(Modeling code records)
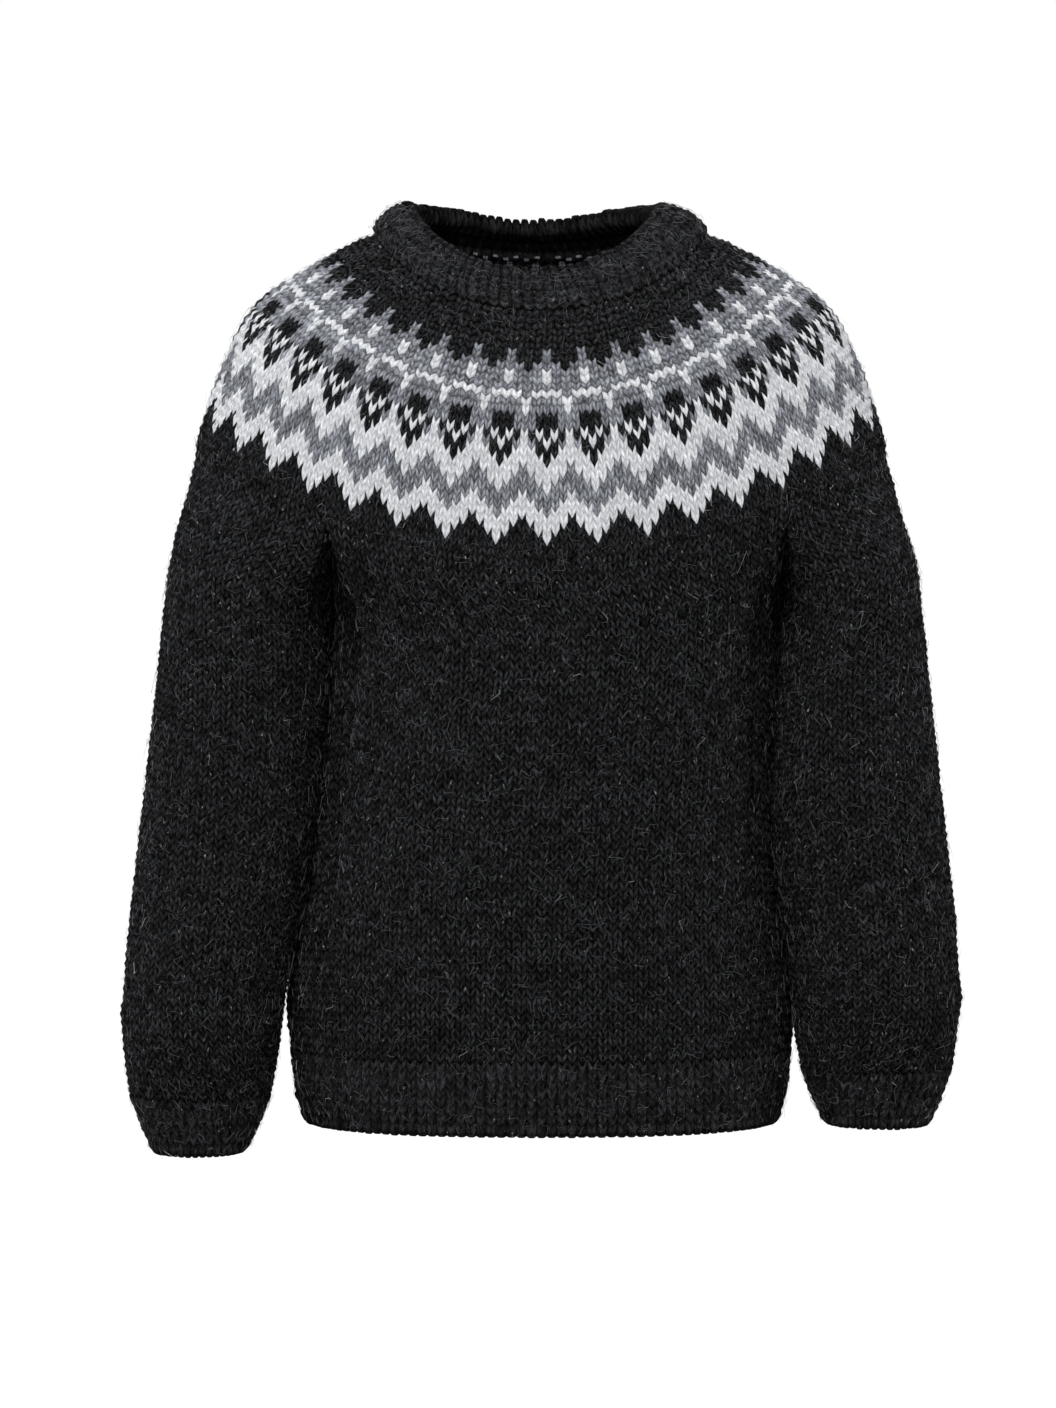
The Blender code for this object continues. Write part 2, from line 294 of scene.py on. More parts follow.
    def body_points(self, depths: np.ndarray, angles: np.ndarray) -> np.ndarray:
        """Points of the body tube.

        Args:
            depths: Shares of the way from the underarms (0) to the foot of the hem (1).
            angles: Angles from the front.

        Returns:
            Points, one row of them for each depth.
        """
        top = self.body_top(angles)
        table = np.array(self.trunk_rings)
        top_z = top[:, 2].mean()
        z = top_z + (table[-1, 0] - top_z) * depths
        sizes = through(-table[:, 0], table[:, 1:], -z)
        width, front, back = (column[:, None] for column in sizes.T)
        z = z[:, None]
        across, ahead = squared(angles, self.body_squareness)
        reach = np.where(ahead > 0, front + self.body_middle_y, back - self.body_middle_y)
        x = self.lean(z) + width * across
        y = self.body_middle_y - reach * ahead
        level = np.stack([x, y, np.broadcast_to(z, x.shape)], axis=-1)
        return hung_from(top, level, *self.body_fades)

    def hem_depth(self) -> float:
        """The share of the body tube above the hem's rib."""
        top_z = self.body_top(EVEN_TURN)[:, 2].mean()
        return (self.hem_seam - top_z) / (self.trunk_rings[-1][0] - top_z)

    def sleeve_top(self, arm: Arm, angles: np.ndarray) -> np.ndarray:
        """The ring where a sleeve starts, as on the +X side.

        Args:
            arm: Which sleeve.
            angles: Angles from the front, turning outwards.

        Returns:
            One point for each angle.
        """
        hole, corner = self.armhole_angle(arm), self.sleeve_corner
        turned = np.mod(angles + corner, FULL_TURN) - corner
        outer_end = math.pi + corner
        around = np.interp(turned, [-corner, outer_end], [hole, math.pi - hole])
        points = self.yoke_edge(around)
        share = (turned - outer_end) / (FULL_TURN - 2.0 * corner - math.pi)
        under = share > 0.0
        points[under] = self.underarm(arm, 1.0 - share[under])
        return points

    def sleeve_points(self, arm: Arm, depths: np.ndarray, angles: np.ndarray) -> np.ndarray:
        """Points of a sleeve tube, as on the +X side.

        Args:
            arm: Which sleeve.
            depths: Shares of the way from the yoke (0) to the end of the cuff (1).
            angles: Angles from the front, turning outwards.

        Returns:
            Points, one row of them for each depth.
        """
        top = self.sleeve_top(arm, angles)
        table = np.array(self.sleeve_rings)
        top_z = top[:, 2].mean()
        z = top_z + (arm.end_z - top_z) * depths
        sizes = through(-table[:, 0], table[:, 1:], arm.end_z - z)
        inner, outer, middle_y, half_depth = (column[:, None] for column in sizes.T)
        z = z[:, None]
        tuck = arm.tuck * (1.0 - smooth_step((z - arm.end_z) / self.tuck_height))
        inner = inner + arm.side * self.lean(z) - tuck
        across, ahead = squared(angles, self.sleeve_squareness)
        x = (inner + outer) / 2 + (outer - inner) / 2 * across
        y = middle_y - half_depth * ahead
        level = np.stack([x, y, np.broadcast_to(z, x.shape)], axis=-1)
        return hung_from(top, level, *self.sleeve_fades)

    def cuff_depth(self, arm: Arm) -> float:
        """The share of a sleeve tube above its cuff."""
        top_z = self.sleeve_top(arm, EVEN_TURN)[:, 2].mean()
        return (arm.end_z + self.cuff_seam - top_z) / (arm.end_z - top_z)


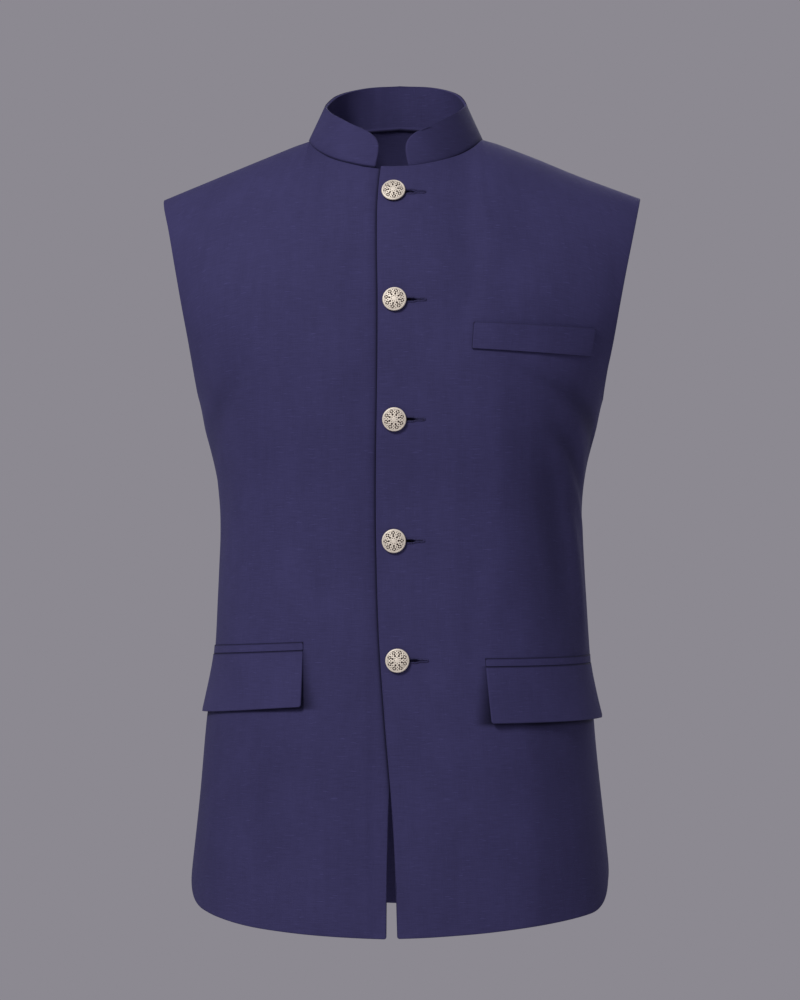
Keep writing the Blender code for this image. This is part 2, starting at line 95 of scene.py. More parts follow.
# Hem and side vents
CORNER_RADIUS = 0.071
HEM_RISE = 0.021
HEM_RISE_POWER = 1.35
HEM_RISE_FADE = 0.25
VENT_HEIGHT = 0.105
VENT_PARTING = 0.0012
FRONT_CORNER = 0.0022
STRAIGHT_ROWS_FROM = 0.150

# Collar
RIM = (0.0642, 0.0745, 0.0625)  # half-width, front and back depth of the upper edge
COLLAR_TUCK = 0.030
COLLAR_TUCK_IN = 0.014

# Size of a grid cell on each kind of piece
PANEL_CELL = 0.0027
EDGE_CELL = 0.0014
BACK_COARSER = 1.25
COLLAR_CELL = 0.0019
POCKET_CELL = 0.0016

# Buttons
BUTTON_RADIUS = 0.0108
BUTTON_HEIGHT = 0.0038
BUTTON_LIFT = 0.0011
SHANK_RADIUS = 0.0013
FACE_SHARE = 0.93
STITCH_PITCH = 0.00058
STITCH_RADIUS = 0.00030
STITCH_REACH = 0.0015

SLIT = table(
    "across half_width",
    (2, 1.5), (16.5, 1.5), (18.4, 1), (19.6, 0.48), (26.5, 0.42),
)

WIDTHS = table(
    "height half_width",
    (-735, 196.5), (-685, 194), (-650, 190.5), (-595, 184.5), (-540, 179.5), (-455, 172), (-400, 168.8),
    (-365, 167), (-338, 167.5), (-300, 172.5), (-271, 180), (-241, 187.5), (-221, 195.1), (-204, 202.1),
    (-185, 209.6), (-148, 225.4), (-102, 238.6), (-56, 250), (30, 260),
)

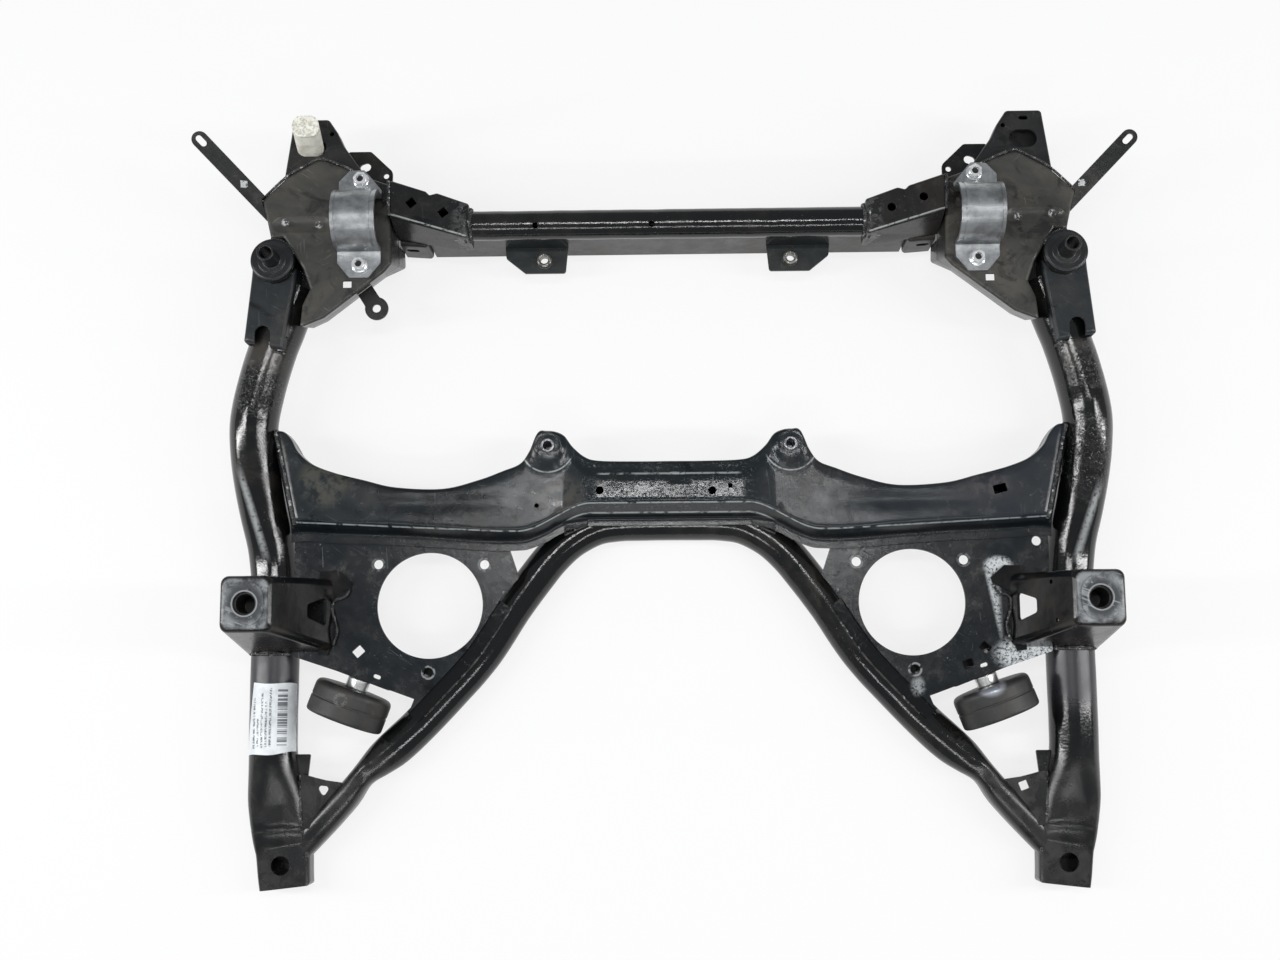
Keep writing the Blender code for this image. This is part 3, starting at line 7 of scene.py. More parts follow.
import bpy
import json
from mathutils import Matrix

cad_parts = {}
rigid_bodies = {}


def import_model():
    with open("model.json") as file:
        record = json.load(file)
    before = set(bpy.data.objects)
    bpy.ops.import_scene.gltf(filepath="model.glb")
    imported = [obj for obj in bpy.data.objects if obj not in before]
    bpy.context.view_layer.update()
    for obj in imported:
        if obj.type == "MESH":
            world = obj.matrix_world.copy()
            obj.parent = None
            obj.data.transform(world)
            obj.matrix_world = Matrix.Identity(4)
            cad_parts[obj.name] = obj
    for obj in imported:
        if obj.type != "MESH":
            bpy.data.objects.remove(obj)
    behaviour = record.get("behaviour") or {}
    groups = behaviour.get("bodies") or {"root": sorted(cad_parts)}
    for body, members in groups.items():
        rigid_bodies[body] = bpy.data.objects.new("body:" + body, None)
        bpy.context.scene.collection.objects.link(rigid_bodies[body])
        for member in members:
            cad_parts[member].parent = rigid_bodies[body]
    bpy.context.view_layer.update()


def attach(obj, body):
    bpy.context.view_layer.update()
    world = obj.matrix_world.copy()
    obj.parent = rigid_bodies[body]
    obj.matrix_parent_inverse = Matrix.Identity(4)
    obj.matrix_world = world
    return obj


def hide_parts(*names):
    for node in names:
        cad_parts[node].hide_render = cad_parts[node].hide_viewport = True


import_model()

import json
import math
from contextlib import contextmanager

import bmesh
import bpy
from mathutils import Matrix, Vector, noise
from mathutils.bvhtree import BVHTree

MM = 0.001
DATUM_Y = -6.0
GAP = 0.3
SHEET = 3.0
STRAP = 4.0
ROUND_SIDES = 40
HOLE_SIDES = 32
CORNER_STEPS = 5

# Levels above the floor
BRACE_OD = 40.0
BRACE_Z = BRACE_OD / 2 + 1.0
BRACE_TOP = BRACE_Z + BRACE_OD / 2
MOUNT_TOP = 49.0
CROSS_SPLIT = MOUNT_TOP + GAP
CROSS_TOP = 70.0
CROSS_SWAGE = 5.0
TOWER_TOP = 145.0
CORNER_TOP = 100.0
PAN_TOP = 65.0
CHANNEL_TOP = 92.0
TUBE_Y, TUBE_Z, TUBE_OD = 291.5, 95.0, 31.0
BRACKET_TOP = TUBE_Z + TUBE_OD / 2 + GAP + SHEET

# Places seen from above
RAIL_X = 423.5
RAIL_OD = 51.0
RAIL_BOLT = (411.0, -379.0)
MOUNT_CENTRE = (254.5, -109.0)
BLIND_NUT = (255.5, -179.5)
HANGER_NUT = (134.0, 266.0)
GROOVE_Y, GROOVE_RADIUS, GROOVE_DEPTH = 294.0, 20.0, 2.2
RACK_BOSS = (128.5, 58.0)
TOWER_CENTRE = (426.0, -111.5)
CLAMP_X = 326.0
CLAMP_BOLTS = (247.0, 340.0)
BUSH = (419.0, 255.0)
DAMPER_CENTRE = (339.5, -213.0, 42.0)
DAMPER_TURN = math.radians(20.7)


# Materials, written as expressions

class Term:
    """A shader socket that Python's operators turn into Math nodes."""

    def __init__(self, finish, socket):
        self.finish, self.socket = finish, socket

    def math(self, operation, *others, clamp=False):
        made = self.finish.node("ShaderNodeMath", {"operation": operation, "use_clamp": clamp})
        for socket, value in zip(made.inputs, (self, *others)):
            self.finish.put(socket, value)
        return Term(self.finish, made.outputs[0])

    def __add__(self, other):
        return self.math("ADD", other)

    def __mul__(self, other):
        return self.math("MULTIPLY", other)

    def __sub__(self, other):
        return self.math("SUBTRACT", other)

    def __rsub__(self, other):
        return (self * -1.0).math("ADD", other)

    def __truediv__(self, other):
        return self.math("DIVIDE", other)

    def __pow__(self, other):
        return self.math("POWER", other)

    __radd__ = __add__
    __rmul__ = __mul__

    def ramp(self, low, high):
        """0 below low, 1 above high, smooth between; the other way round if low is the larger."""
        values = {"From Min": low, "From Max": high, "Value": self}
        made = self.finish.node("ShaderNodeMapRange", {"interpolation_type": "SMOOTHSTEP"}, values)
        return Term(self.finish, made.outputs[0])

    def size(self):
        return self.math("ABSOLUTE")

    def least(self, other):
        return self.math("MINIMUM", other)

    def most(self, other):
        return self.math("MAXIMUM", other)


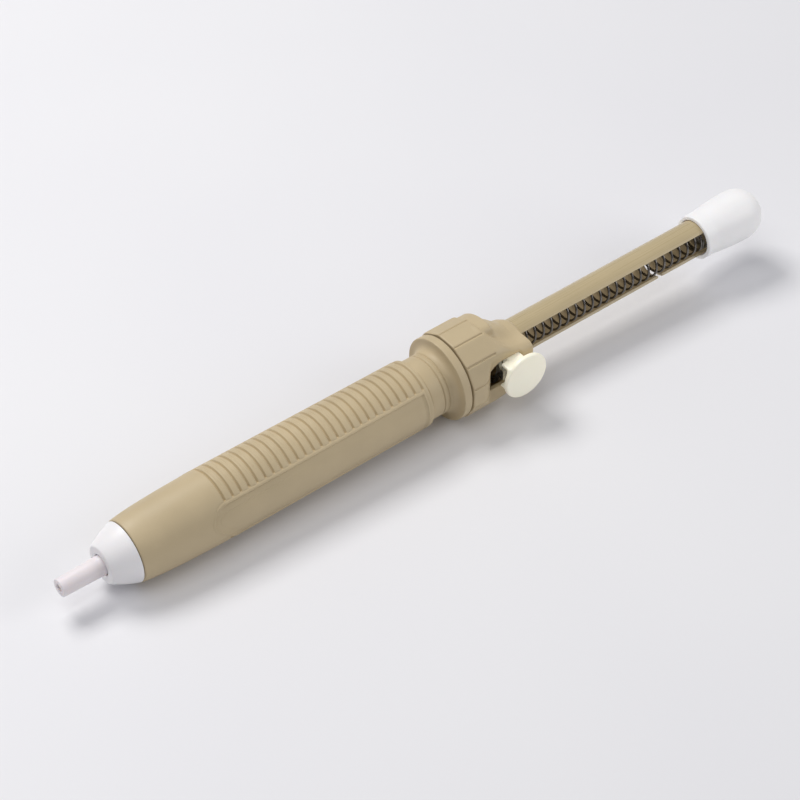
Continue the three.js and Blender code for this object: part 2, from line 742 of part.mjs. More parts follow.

INSTRUCTIONS TO FOLLOW
Repeat the entries above exactly, beginning at their first line and ending with the line that contains "angles: Angles from the front.", with nothing added.

RESULT OF THE EXERCISE
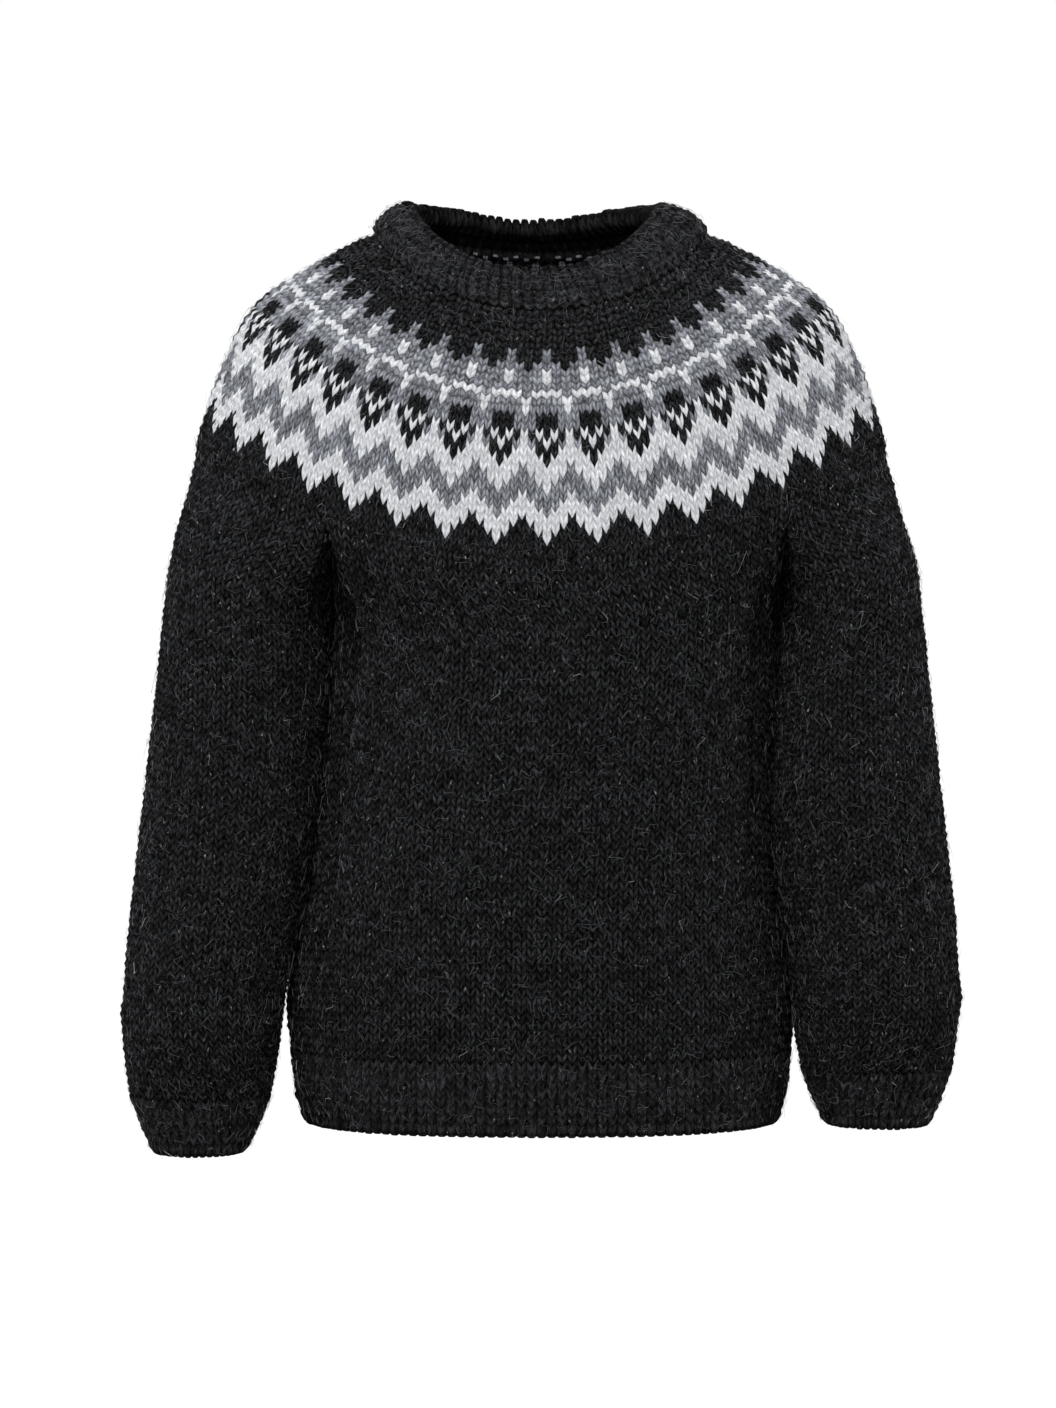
The Blender code for this object continues. Write part 2, from line 294 of scene.py on. More parts follow.
    def body_points(self, depths: np.ndarray, angles: np.ndarray) -> np.ndarray:
        """Points of the body tube.

        Args:
            depths: Shares of the way from the underarms (0) to the foot of the hem (1).
            angles: Angles from the front.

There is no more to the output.